Bullying always involves three parties: a bully, a victim, and a witness or witnesses.  We can see these figures in the biblical story. The bully has, of course, already done his work and has left the scene before we arrive to watch. The beaten man in the road is obviously the victim.  In this story the focus is really the behavior of the witnesses.

The Good Samaritan demonstrates several positive traits when he cares for the beaten man. We want to plant these traits into our children’s hearts and minds---to help our children to absorb the truth of these words. The Good Samaritan stops; he cares for the man lying in the road.  The story is an empowering lesson about our responsibility to care for each of our brothers and sisters. It is also a lesson that runs counter to what children may hear and see on the playground, in school, on TV or even at home. 
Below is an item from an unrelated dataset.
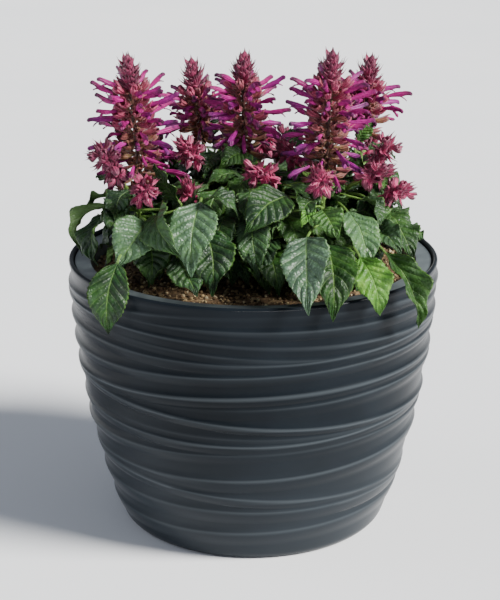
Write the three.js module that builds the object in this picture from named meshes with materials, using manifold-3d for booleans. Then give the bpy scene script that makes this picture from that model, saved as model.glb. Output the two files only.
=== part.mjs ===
// Seven bedding salvias in flower, planted together in a wave-ridged pot, in millimetres with +Z up.
// The origin is the middle of the pot's base, on the surface that it stands on, and -Y is the front.
import * as THREE from "three";
import { mergeVertices } from "three/addons/utils/BufferGeometryUtils.js";
import Module from "manifold-3d";

const wasm = await Module();
wasm.setup();

// Pot
const potHeight = 260;
const potWall = [ // height, radius of the outer wall
  [0, 129], [25, 137.3], [60, 148], [101, 157], [146, 165.4], [191, 170.7], [227, 174], [260, 175],
];
const potColumns = 32;
const wallThickness = 5;
const floorThickness = 5;
const footRound = 8; // height over which the wall turns in to the base
const ledgeHeight = 252; // the liner's flange rests on this ledge inside the lip
const ledgeRadius = 163;
const lipInnerRadius = 170.7;
const lipRound = 2.2;

// Wave ridges: crest height and relief at 60 degrees left of the front, at the front and at 60 degrees right,
// and the width of the rounded face below the crest, which ends in a crease.
const ridges = [
  { crest: [241, 251, 246], relief: [2.6, 0.8, 2.6], width: 8 },
  { crest: [238, 238, 234], relief: [0.8, 1.6, 2.0], width: 8 },
  { crest: [231, 224.5, 216.5], relief: [2.8, 1.2, 2.8], width: 9 },
  { crest: [208.5, 207, 211.5], relief: [2.8, 1.6, 2.8], width: 9 },
  { crest: [187, 195.5, 201], relief: [3.0, 2.0, 2.4], width: 8 },
  { crest: [165, 176, 179.5], relief: [3.0, 2.8, 3.0], width: 9 },
  { crest: [158, 164, 170], relief: [0.6, 1.2, 3.0], width: 10 },
  { crest: [158.5, 146, 137.5], relief: [3.0, 2.8, 3.0], width: 7 },
  { crest: [130, 127, 134], relief: [2.4, 2.4, 2.6], width: 9 },
  { crest: [110, 118, 124], relief: [3.0, 1.2, 2.0], width: 8 },
  { crest: [87, 91, 100], relief: [1.6, 2.6, 2.8], width: 13 },
  { crest: [80, 70, 62], relief: [2.2, 2.6, 1.6], width: 9 },
  { crest: [55, 56, 56], relief: [2.0, 2.0, 2.0], width: 13 },
  { crest: [27, 32, 38], relief: [2.0, 2.2, 2.0], width: 14 },
];
const ridgeRise = 3.5; // height over which a ridge fades out above its crest
const ridgeSink = 1.6; // how far the creases lie inside the wall's own line
const rowSpacing = 1.6; // least distance between two rows of the wall's faces
const plainBand = [250, 256]; // the ridges fade out between these heights, under the lip

// Liner and soil
const flangeRadius = 168.5;
const flangeTop = 256.3;
const linerMouth = 154.2; // inner radius under the flange
const linerFoot = 106.5; // inner radius at its floor
const linerFloor = 44; // height of the floor's upper face
const linerWall = 3;
const drainHole = { radius: 4, out: 62, count: 4 };
const soilRise = [[0, 250], [60, 250], [110, 248], [151.6, 245.5]]; // radius, height
const innerSides = 24; // of the liner and the soil
const soilLumps = 2.4; // greatest difference in height between neighbouring places on the soil
const soilClearance = 1.2; // from the liner's wall, at the corners
const gap = 0.3; // clearance between touching pieces
const holeFoot = 224; // lowest point of the plain holes that the main stems stand in

// Tall flower spikes and short bud heads: each from its base to its tip.
const spikes = [
  { base: [-104, -20, 329], tip: [-114, -30, 457] },
  { base: [-49, 70, 353], tip: [-61, 75, 437] },
  { base: [-9, 20, 354], tip: [-9, 15, 453] },
  { base: [67, -25, 338], tip: [71, -30, 462] },
  { base: [106, 60, 365], tip: [113, 62, 442] },
];
const budHeads = [
  { base: [-123, -45, 345], tip: [-146, -60, 383] },
  { base: [-101, -70, 332], tip: [-91, -95, 357] },
  { base: [-53, -10, 353], tip: [-71, -25, 374] },
  { base: [17, -40, 341], tip: [-8, -65, 357] },
  { base: [40, 10, 347], tip: [23, 0, 366] },
  { base: [61, -75, 343], tip: [57, -85, 363] },
  { base: [111, -5, 344], tip: [134, -5, 377] },
  { base: [103, -45, 343], tip: [127, -50, 353] },
  { base: [120, -40, 323], tip: [147, -45, 337] },
  { base: [-58, -38, 320], tip: [-61, -50, 342] },
  { base: [9, 47, 349], tip: [16, 52, 376] },
  { base: [28, 105, 330], tip: [36, 128, 356] },
  { base: [-92, 72, 335], tip: [-112, 86, 362] },
  { base: [112, 104, 325], tip: [124, 122, 350] },
];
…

In this story there are also important lessons about the inaction of those who pass by.   The priest and Levite may be experiencing widely varying feelings when confronted with the man injured along the road. Perhaps one of them feels aversion. Maybe the other fears that a similar tragedy might happen to him if he remains to assist the  man who has been beaten and robbed.  Perhaps in the future one of these passers by will be haunted by knowing he did nothing to help. 

The Parable of the Good Samaritan can be understood as a starting place to expose personal and societal forms of bullying.   Is what we hear on the playground, in the halls of school, what we read on Facebook pages so different than what we see acted out by adults in abusive political statements or from the pulpit, statements of racism, sexism, homophobia?

Jesus asks the lawyer: “Which of the three, the priest, the Levite or the Samaritan, was a neighbor to the man who fell into the hands of the robbers?”  The lawyer answers:  “The one who showed him mercy.”  Jesus says to him, “Go and do likewise.”